11. The monitoring system of claim 1 , wherein the data storage has a data capacity allocation for the collected data, and the data analysis circuit requests an increase in the data capacity allocation until the current bandwidth allocation rate exceeds the determined aggregate rate of data.

12. The monitoring system of claim 1 , wherein the data analysis circuit selectively eliminates a subset of the collected data until the current bandwidth allocation rate exceeds the determined aggregate rate of data.

13. The monitoring system of claim 12 , wherein the subset of the collected data is eliminated to reduce a number of monitoring points co-located on an industrial machine.

14. The monitoring system of claim 13 , wherein the data analysis circuit eliminates the monitoring points by deactivating at least one of the monitoring points.

15. The monitoring system of claim 13 , wherein the data analysis circuit selectively eliminates the subset of collected data based on a hierarchical template that establishes a hierarchy for the collected data.

16. A computer-implemented method for data collection in an industrial environment, the method comprising: collecting data from a plurality of input channels communicatively coupled to a data collector, wherein the data collector is also communicatively coupled to a network infrastructure and collects data based on a data collection routine; storing a plurality of collector routes and collected data in a data storage for the plurality of input channels, wherein the plurality of collector routes each comprise a different data collection routine; interpreting a plurality of detection values from the collected data to determine an occurrence of an anomalous condition in the industrial environment, wherein each of the plurality of detection values corresponds to at least one of the plurality of input channels; analyzing the collected data by evaluating a data communication constraint of the data collector, wherein a volume of collected data communicated between the input channels and the data storage is adjusted in response to evaluation of the data communication constraint; analyzing the collected data by determining an aggregate rate of data being collected from the plurality of input channels; requesting, from the network infrastructure, an increase in a current bandwidth allocation rate associated with the network infrastructure in response to determining the aggregate rate exceeds the current bandwidth allocation rate associated with the network infrastructure; and generating a haptic stimulation in response to receipt of a signal indicating an occurrence of a specified anomalous condition in the industrial environment.

17. The method of claim 16 , wherein at least one of the plurality of input channels comprises a high data rate source.

18. The method of claim 17 , wherein the high data rate source comprises at least one of frequency information or vibration information.

19. The method of claim 18 , further comprising increasing a data capacity allocation for a data storage for the collected data until the current bandwidth allocation rate exceeds the determined aggregate rate of data.

20. The method of claim 18 , wherein collected data is selectively eliminated until the current bandwidth allocation rate exceeds the determined aggregate rate of data.

21. The method of claim 16 , further comprising: determining whether one of: a wearable haptic device or a mobile device, associated with a person located at the industrial environment, comprises one of: one of the plurality of input channels, or a portion of the network infrastructure; and generating a second haptic stimulation in response to the determining that the wearable haptic device or the mobile comprises the one of: one of the plurality of input channels, or a portion of the network infrastructure.

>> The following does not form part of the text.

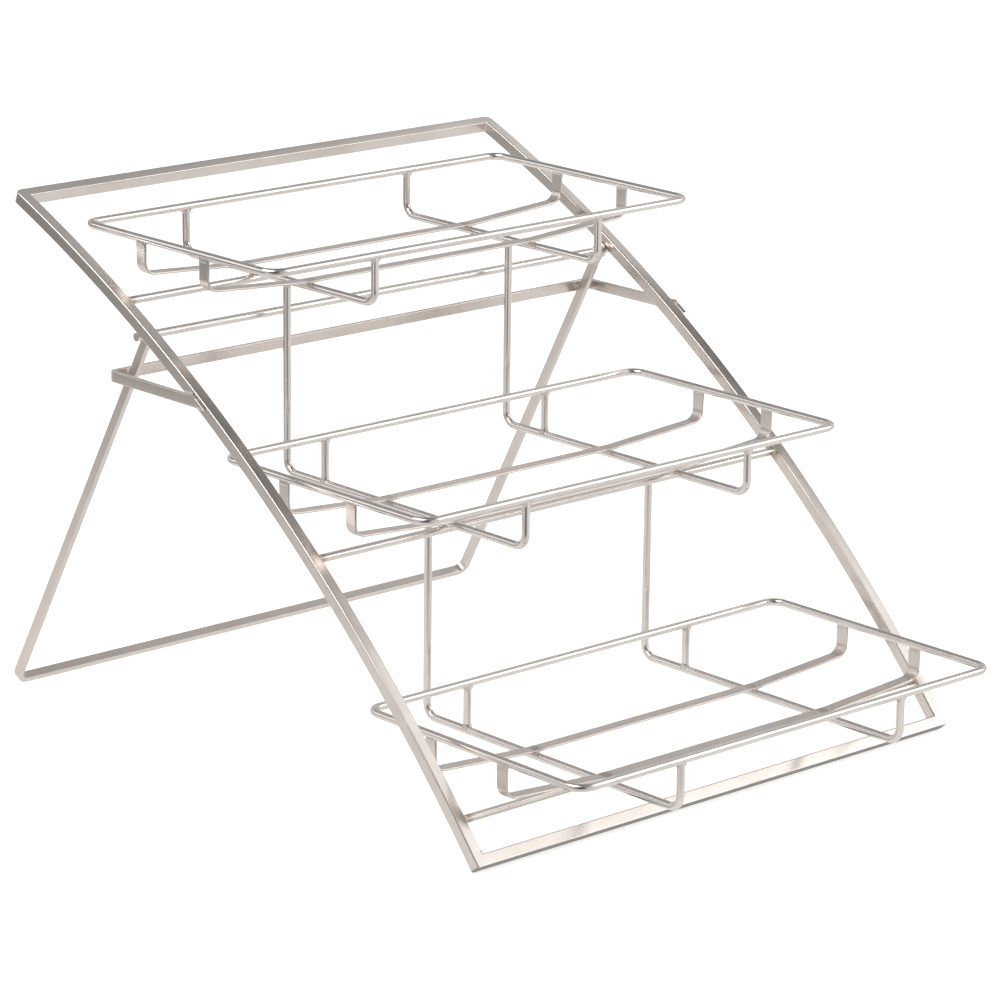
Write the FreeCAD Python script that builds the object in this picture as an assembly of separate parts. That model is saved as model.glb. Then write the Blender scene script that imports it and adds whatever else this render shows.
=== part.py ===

22. A monitoring system for data collection in an industrial environment, the system comprising: a data collector communicatively coupled to a network infrastructure and a plurality of input channels, wherein the data collector collects data from a subset of the plurality of input channels based on a selected data collection routine; a data storage structured to store a plurality of collector routes and collected data that corresponds to the subset of the plurality of input channels, wherein the plurality of collector routes each comprise a different data collection routine; a data acquisition circuit structured to interpret a plurality of detection values from the collected data and determine an occurrence of an anomalous condition in the industrial environment, wherein each of the plurality of detection values corresponds to at least one of the subset of the plurality of input channels; a data analysis circuit structured to determine an aggregate rate of data being collected from the subset of the plurality of input channels, and, if the aggregate rate exceeds a current bandwidth allocation rate associated with the network infrastructure, requests an increase to the current bandwidth allocation rate from the network infrastructure, wherein the data analysis circuit increases the aggregate rate of data being collected from the subset of the plurality of input channels in response to receipt of a signal from the data acquisition circuit indicating an occurrence of the anomalous condition in the industrial environment; and a haptic user device for generating a haptic stimulation in response to receipt of the signal from the data acquisition circuit indicating the occurrence of the anomalous condition in the industrial environment.

23. The monitoring system of claim 22 , wherein: at least one of a strength, a duration, or a frequency of the haptic stimulation is indicative of a severity of the anomalous condition.